Contact Lawrence Kelley with any problems, comments or criticisms

Interpreting your 3D-PSSM results

  • Overview
  • How do I view the models?
  • When should I trust the results?
  • Multi-domain proteins
  • Detailed Help
  • Overview

    Your protein query sequence is processed by 3D-PSSM in several stages.

  • Step 1. Running Psi-Blast.
  • Your query sequence is scanned against an up-to-date sequence library to detect sequence homologues and to generate a sequence profile for your protein. On the results pages is a button labelled "View Multiple Sequence Alignment" Clicking this button opens a window looking something like this:

    Please note this is not a true multiple sequence alignment, but instead it is a pseudo alignment based on all the pairwise alignments generated by PSI-Blast.

  • Step 2. Predicting Secondary Structure.
  • The program PSI-Pred is used to generate a 3-state prediction (Helix/Strand/Coil) for your protein. This information is used later in the full structural search and is presented on the main results page for convenience.

  • Step 3. Functional Keyword Assessment.
  • Again, the PSI-Blast results are filtered and keyword information extracted. This is to provide some level of human-readable functional information about your protein.
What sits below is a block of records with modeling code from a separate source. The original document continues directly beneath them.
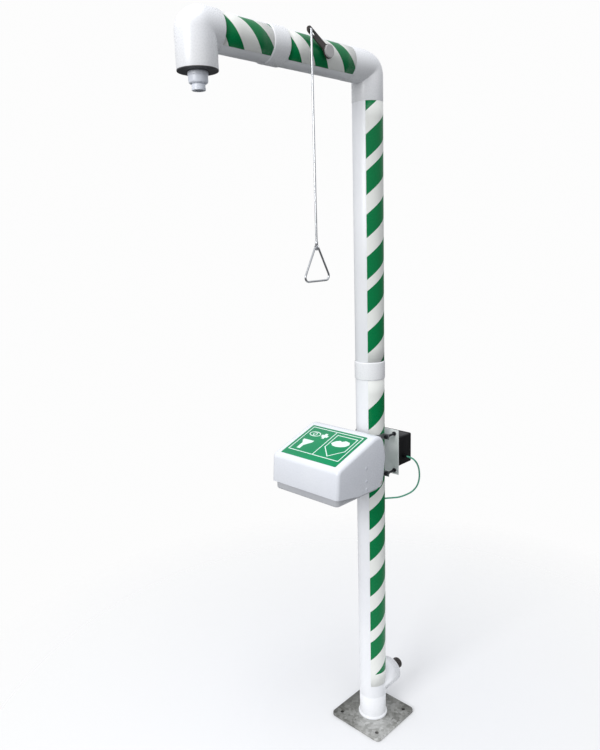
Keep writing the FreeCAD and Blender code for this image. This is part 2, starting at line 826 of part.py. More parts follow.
def bar_body(label, at, turn, ends, width, thick, holes):
    """A flat bar with a disc at each end, drawn along its own +X, and round holes through it."""
    owner = body(label, at, turn)
    drawing = sketch(owner, "XY")
    rectangle(drawing, (ends[0][0], -(width / 2)), (ends[1][0], width / 2))
    pad(owner, drawing, thick)
    for centre, diameter in ends:
        disc = sketch(owner, "XY")
        circle(disc, (centre, 0), diameter)
        pad(owner, disc, thick)
    for centre, diameter in holes:
        hole = sketch(owner, "XY")
        circle(hole, (centre, 0), diameter)
        pocket(owner, hole)
    return owner


slot_width = size.hook_pin_od + size.running_gap * 2
pull_lever = bar_body(
    "pull_lever", hub_point, lever_turn,
    ((0, size.lever_hub_od), (size.lever_eye, size.lever_width)), size.lever_width, size.lever_thick,
    ((size.lever_eye, slot_width), (size.lever_eye - size.lever_slot, slot_width)),
)
slot_sketch = sketch(pull_lever, "XY")
rectangle(slot_sketch, (size.lever_eye - size.lever_slot, -(slot_width / 2)), (size.lever_eye, slot_width / 2))
pocket(pull_lever, slot_sketch)
node(pull_lever)

hub_cap = body("lever_hub_cap", offset(hub_point, size.lever_thick, "+x"), TURNS["+x"])
hub_cap_sketch = sketch(hub_cap, "XY")
circle(hub_cap_sketch, (0, 0), size.lever_hub_od - 3)
hub_cap_pad = pad(hub_cap, hub_cap_sketch, size.hub_cap_thick)
fillet(hub_cap, hub_cap_pad, size.hub_cap_thick * 0.3,
       lambda edge: edge.BoundBox.ZMin > hub_cap_pad.Length.Value - 0.1)
node(hub_cap)

# The rod hooks through the lever's slot from outside and hangs straight down.
hook_y = -(size.valve_offset + size.lever_eye * rise[0])
hook_z = size.arm_height + size.lever_eye * rise[1]
rod_x = size.lever_plane + size.lever_thick + 1 + size.pull_rod_od / 2
hook_length = rod_x - size.lever_plane + 2
eye_od = size.handle_wire + 11
rod_foot = size.handle_pivot_level + eye_od / 2 - 1
handle_pivot = (rod_x, hook_y, size.handle_pivot_level)
half_eye = size.handle_eye_thick / 2
rod_parts = join(
    "pull_rod_blank",
    rod("pull_rod_shank", size.pull_rod_od, hook_z - rod_foot, (rod_x, hook_y, rod_foot)),
    ball("pull_rod_knee", size.pull_rod_od, (rod_x, hook_y, hook_z)),
    rod("pull_rod_hook", size.hook_pin_od, hook_length, (rod_x, hook_y, hook_z), "-x"),
    rod("pull_rod_eye", eye_od, size.handle_eye_thick, offset(handle_pivot, half_eye, "+y"), "-y"),
)
node(cut("pull_rod", rod_parts, rod("pull_rod_eye_hole", size.handle_wire + size.running_gap * 2,
                                    size.handle_eye_thick * 2, offset(handle_pivot, size.handle_eye_thick, "+y"),
                                    "-y")))


def rounded_path(points, radii, closed=False):
    """Straight runs joined by tangent arcs; radii are given for the points that turn."""
    count = len(points)
    turning = range(count) if closed else range(1, count - 1)
    edges = []
    cursor = None if closed else points[0]
    first_leave = None
    for number, radius in zip(turning, radii):
        corner = points[number]
        back = (points[number - 1] - corner).normalize()
        ahead = (points[(number + 1) % count] - corner).normalize()
        half_turn = (math.pi - back.getAngle(ahead)) / 2
        reach = radius * math.tan(half_turn)
        arrive = corner + back * reach
        leave = corner + ahead * reach
        middle = corner + (back + ahead).normalize() * (radius / math.cos(half_turn) - radius)
        if cursor is not None:
            edges.append(Part.LineSegment(cursor, arrive).toShape())
        else:
            first_leave = arrive
        edges.append(Part.Arc(arrive, middle, leave).toShape())
        cursor = leave
    edges.append(Part.LineSegment(cursor, first_leave if closed else points[-1]).toShape())
    return Part.Wire(edges)


def round_bar(path, diameter, start, direction):
    """A round bar along a path."""
    ring = Part.Wire([Part.makeCircle(diameter / 2, start, direction)])
    return path.makePipeShell([ring], True, True)


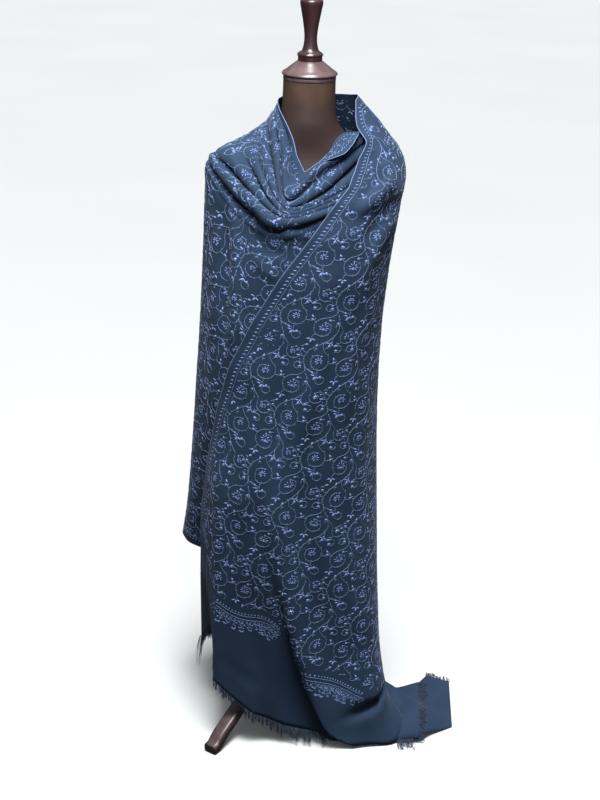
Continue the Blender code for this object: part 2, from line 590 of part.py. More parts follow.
def build_fringes(panel, upper, lower):
    hem = panel[-1]
    ridge = sum(AROUND_PANEL[:3])
    front = [point for point in hem[:ridge + 1] if point[0] < 0.070][::-1]
    down, rim = [], []
    for point in front:
        outwards = ramp(0.060 - point[2], 0.0, 0.045)
        down.append((0.10 * outwards, -0.9 * outwards, -1.0 + 0.75 * outwards))
        rim.append(point + np.array((0.0, -0.0012 * outwards, -0.0004 + 0.0004 * outwards)))
    comb("fringe_front_hem", rim, down)
    corner = hem[ridge + 1:]
    comb("fringe_turned_corner", corner + (0.0, 0.0, -0.0004), [(-0.1, 0.1, -1.0)] * len(corner))
    edge = upper[:, -1] + (0.0004, 0.0, 0.0)
    comb("fringe_tail_end", edge, [(1.0, 0.0, 0.10)] * len(edge))
    back = lower[0, 4:] + (0.0, 0.0004, 0.0)
    comb("fringe_tail_back", back, [(0.1, 1.0, 0.0)] * len(back))
    toe = upper[-1, :6] + (0.0, -0.0004, 0.0)
    comb("fringe_floor_front", toe, [(0.15, -1.0, -0.15)] * len(toe))


# ---------------------------------------------------------------- the form and its stand
def turned(name, profile, finish, steps=20):
    """A turned piece: its profile spun round the pole's axis."""
    vertices = [(radius, 0.0, height) for radius, height in profile]
    mesh = bpy.data.meshes.new(name)
    mesh.from_pydata(vertices, [(i, i + 1) for i in range(len(vertices) - 1)], [])
    piece = bpy.data.objects.new(name, mesh)
    piece.data.materials.append(finish)
    COLLECTION.objects.link(piece)
    piece.location = (POLE_X, POLE_Y, 0.0)
    spin = piece.modifiers.new("turn", "SCREW")
    spin.steps = spin.render_steps = steps
    spin.use_merge_vertices = True
    spin.merge_threshold = 0.00005
    spin.use_smooth_shade = True
    return piece


def ring(section, count):
    """One level ring of the form: an oval whose front and back depths differ."""
    height, width, front, back, power = section
    points = []
    for i in range(count):
        angle = 2 * math.pi * i / count
        c, s = math.cos(angle), math.sin(angle)
        x = width * math.copysign(abs(c) ** (2 / power), c)
        y = (back if s > 0 else front) * math.copysign(abs(s) ** (2 / power), s)
        points.append((x, y, height))
    return points


def loft(name, rings, finish):
    """A closed solid through rings of equal count, each end closed by one face."""
    count = len(rings[0])
    vertices = [point for one in rings for point in one]
    faces = [tuple(range(count))]
    for level in range(len(rings) - 1):
        low = level * count
        for i in range(count):
            j = (i + 1) % count
            faces.append((low + j, low + i, low + count + i, low + count + j))
    faces.append(tuple(reversed(range(len(vertices) - count, len(vertices)))))
    return new_object(name, vertices, faces, finish)


def build_form():
    turned("form_finial", FINIAL_PROFILE, DARK_WOOD)
    turned("form_neck_cap", CAP_PROFILE, RED_WOOD, 28)
    loft("form_torso", [ring(section, 30) for section in FORM_SECTIONS], LEATHERETTE)
    turned("form_base_plate", PLATE_PROFILE, RED_WOOD, 24)


def build_leg(number, azimuth):
    """A curved leg of rounded box section, flat under its toe."""
    angle = math.radians(azimuth)
    outwards = np.array((math.cos(angle), math.sin(angle), 0.0))
    across = np.array((-math.sin(angle), math.cos(angle), 0.0))
    stations = np.array(LEG_STATIONS)
    rings = []
    for i, (reach, height, depth) in enumerate(stations):
        before, after = stations[max(i - 1, 0)], stations[min(i + 1, len(stations) - 1)]
        run, rise = after[0] - before[0], (after[1] - before[1]) * min(i, 1)
        length = math.hypot(run, rise)
        upwards = np.array((0.0, 0.0, run / length)) - outwards * (rise / length)
        middle = outwards * reach + np.array((0.0, 0.0, height))
        half, bevel = LEG_WIDTH / 2, 0.005
        one = []
        for side, up in ((-1, -1), (1, -1), (1, 1), (-1, 1)):
            for cut in ((0, bevel), (bevel, 0)) if side * up > 0 else ((bevel, 0), (0, bevel)):
                one.append(middle + across * side * (half - cut[0])
                           + upwards * up * (depth / 2 - cut[1]))
        rings.append([(p[0], p[1], max(p[2], 0.0)) for p in one])
    return loft(f"stand_leg_{number}", rings, RED_WOOD)


def build_stand():
    bpy.ops.mesh.primitive_cylinder_add(
        vertices=20, radius=POLE_RADIUS, depth=PLATE_PROFILE[-1][1] - HUB_TOP - 2 * REST,
        location=(POLE_X, POLE_Y, (PLATE_PROFILE[-1][1] + HUB_TOP) / 2))
    pole = bpy.context.object
    pole.name = pole.data.name = "stand_pole"
    pole.data.materials.append(RED_WOOD)
    for owner in pole.users_collection:
        owner.objects.unlink(pole)
    COLLECTION.objects.link(pole)
    pole.data.shade_smooth()
    turned("stand_hub", HUB_PROFILE, RED_WOOD)
    for number, azimuth in enumerate(LEG_AZIMUTHS, start=1):
        build_leg(number, azimuth)


# ---------------------------------------------------------------- everything
for leftover in list(bpy.data.objects):
    bpy.data.objects.remove(leftover, do_unlink=True)
COLLECTION = bpy.data.collections.new("pashmina shawl on a dress form")
bpy.context.scene.collection.children.link(COLLECTION)
FABRIC = material("navy twill", (0.040, 0.068, 0.125), 0.80)
LEATHERETTE = material("brown leatherette", (0.130, 0.095, 0.080), 0.55)
RED_WOOD = material("red-brown polished wood", (0.130, 0.060, 0.058), 0.25)
DARK_WOOD = material("dark polished wood", (0.050, 0.016, 0.020), 0.22)

build_form()
build_stand()
chest_wrap, front_panel = build_wrap()
build_turned_edge(chest_wrap)
tail_upper, tail_lower = build_floor_end(front_panel[-1][:AROUND_PANEL[0] + 1])
build_fringes(front_panel, tail_upper, tail_lower)
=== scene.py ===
# %% [markdown]
# # A long embroidered shawl on a dress form
#
# The shawl is one piece of fine wool twill, about one metre wide and two metres long, with
# needlework all over it, a plain band at its end and a frayed fringe. It is wound once round
# a dress form: across the chest, round the back and over the shoulder again, so that its end
# hangs down the front and lies on the floor.
#
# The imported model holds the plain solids. This file gives each of them its looks. The solids
# that are hard stay as they are or get a finer copy, and the cloth is made again as one thin
# surface with its folds.

# %% The frame
import math

import bpy
import numpy as np
from mathutils import Matrix, Vector
from mathutils.bvhtree import BVHTree


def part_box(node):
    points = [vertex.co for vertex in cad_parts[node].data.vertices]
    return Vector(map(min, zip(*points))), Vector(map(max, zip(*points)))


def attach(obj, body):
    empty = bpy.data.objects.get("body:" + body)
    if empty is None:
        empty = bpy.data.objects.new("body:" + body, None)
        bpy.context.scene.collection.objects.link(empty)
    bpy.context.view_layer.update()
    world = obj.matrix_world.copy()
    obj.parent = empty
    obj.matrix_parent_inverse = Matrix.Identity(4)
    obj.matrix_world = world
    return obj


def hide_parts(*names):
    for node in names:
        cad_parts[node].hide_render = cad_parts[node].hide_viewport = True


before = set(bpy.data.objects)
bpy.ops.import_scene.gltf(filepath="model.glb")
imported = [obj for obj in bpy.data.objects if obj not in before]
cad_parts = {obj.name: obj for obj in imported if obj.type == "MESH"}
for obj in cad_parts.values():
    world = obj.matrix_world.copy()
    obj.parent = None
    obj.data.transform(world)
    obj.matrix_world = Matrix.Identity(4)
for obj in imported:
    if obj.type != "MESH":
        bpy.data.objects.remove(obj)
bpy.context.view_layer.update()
PLATE_LOW, PLATE_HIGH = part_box("form_base_plate")
POLE = 0.5 * (PLATE_LOW + PLATE_HIGH)
POLE.z = 0.0
print("nodes:", len(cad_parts), "pole at", [round(value, 4) for value in POLE])

# %% [markdown]
# ## Small helpers
#
# An operator works on all that is selected, so each step first deselects everything. A piece
# is finished by applying its modifiers and its place, so that its object sits at the origin,
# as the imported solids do. All pieces are on the one body that the part has.


# %% Selecting and finishing
def apply_all(piece):
    """Applies the piece's modifiers and its place."""
    select_only(piece)
    for modifier in list(piece.modifiers):
        bpy.ops.object.modifier_apply(modifier=modifier.name)
    bpy.ops.object.transform_apply(location=True, rotation=True, scale=True)


def select_only(piece):
    bpy.ops.object.select_all(action="DESELECT")
    piece.select_set(True)
    bpy.context.view_layer.objects.active = piece


def add_surface(name, points, faces, finish):
    """A mesh from points measured from the pole's foot."""
    mesh = bpy.data.meshes.new(name)
    mesh.from_pydata((np.asarray(points, float) + np.array(POLE)).tolist(), [], faces)
    mesh.update()
    mesh.shade_smooth()
    piece = bpy.data.objects.new(name, mesh)
    bpy.context.scene.collection.objects.link(piece)
    mesh.materials.append(finish)
    return piece


def set_finish(piece, finish):
    piece.data.materials.clear()
    piece.data.materials.append(finish)


def hand_over(piece, slot, *replaced):
    """Puts the piece on the root body and hides the nodes that it replaces. The slot is not used.
    """
    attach(piece, "root")
    if replaced:
        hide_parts(*replaced)
    triangles = sum(len(face.vertices) - 2 for face in piece.data.polygons)
    print(piece.name, triangles, "triangles")
    return piece


# %% [markdown]
# ## Camera, floor and light
#
# The camera stands in front of the form, a little above its neck, and looks down, so that the
# end on the floor is seen from above. A long lens keeps the proportions of the drape.

# %% Camera
CAMERA_DISTANCE, CAMERA_HEIGHT = 2.83, 1.90
CAMERA_DOWN, CAMERA_ROLL = math.radians(22.2), math.radians(1.7)

camera_data = bpy.data.cameras.new("camera")
camera = bpy.data.objects.new("camera", camera_data)
bpy.context.scene.collection.objects.link(camera)
camera_data.lens = 63.0
camera_data.sensor_width = 36.0
camera.location = (POLE.x, POLE.y - CAMERA_DISTANCE, CAMERA_HEIGHT)
looks_down = Matrix.Rotation(math.pi / 2 - CAMERA_DOWN, 4, "X")
camera.rotation_euler = (looks_down @ Matrix.Rotation(CAMERA_ROLL, 4, "Z")).to_euler()
bpy.context.scene.camera = camera
print("camera at", [round(value, 3) for value in camera.location])

# %% Floor
bpy.ops.object.select_all(action="DESELECT")
bpy.ops.mesh.primitive_plane_add(size=60.0, location=(0.0, 0.0, -0.0005))
floor = bpy.context.object
floor.name = "studio_floor"
floor.visible_diffuse = False          # a white floor would light the cloth from below
floor.visible_glossy = False           # and would show as grey streaks in the varnish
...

  • Step 4. 3D-PSSM itself: Scanning the library.
  • The query sequence and its profile and secondary structure prediction are scanned against the up-to-date fold library and the top 20 highest scoring structural matches are presented in a table. Various columns will now be described in turn.

    Fold Library

    Each entry in the library is either a SCOP-defined domain, or a whole PDB chain. SCOP-defined domains are designated as d[pdbcode][chain][region]. In the case shown below, this is a SCOP-defined domain from PDB code 1cf7 for all of chain a.

    In addition, whole PDB chains are added to the library when it is automatically updated. These codes begin with a 'c.

    Model

    The models generated by 3D-PSSM are simple mappings from the coordinates of the template structure and the query sequence residues aligned to them. If a confident hit is found, the model is further enhanced by the addition of sidechains using the SCWRL algorithm

    How to view the models is dependent upon the computing platform you are using. On a PC or Mac platforms you should download the FREE Chime Plug-in from www.mdlchime.com and most things should work fine. On Linux or Unix you should download Rasmol and set it up as described in "Detailed Help"

    E-value

    The E-value is the measure of confidence in the prediction.

    Text Matching

    Two systems for matching functional keywords between your query protein sequence and template structures are used: SAWTED and Biotext. As with ordinary E-values, the closer this score is to zero, the better the textual match. Clicking on the Sawted or Biotext boxes will tell you the shared keywords.

    Structure/Function Classification

    The classification of the template protein that best matches your query is shown.

    Multi-domain proteins

    3D-PSSM works by finding the best structural match to some region of your query sequence. Often this may mean 3D-PSSM finds a confident hit, but only to one portion of your query sequence. If this is the case, it is worth chopping out the remaining, unassigned region of your query and resubmitting this to the server.

    In the near future some of this process will be automated, and the server will attempt to automatically detect multiple domains in your sequence.

    When should I trust the results?

    This is a difficult question to answer. Issues of relevance are:

  • E-value
  • Text matching score
  • Alignment quality
  • 3D model quality

    The E-values returned by 3D-PSSM are quite reliable, but occasionally false positives will appear. A much more common case is where 3D-PSSM has found an appropriate structural match, but the E-value is insignificant. This is where looking at other features such as the alignment can be important.

    The text scores can sometimes indicate a correct hit lower down the table. As the text matching uses a quite different source of information to the sequence/structure matching, it can provide novel information. To some extent this is incorporated into the ranking already - confident text matching scores can move structures up the ranking. Looking at the keywords that are common between the query and template is always a good idea.

    If the alignment is not too "gappy" and the secondary structure types align reasonably well, this is a sign of a decent alignment. The hydrophobic "core" residues of the template structure are colour-coded and numerically labelled in the alignment view. If these residues are not aligned to hydrophobic residues in the query, this can be a sign of trouble. Also, be wary of broken hydrophobic beta strands.

    Finally, model quality. The models are annotated with the length and position of insertions and deletions. If a large deletion of the template structure is seen and the distance between the endpoints of the deletion cannot be bridged by neighbouring residues, this can also be a sign of trouble. However, often the choice of template may be correct, but the alignment may be wrong. This is a difficult call.

    In summary, there are no hard and fast rules, but looking at all the sources of information together, including biological knowledge, is the best policy.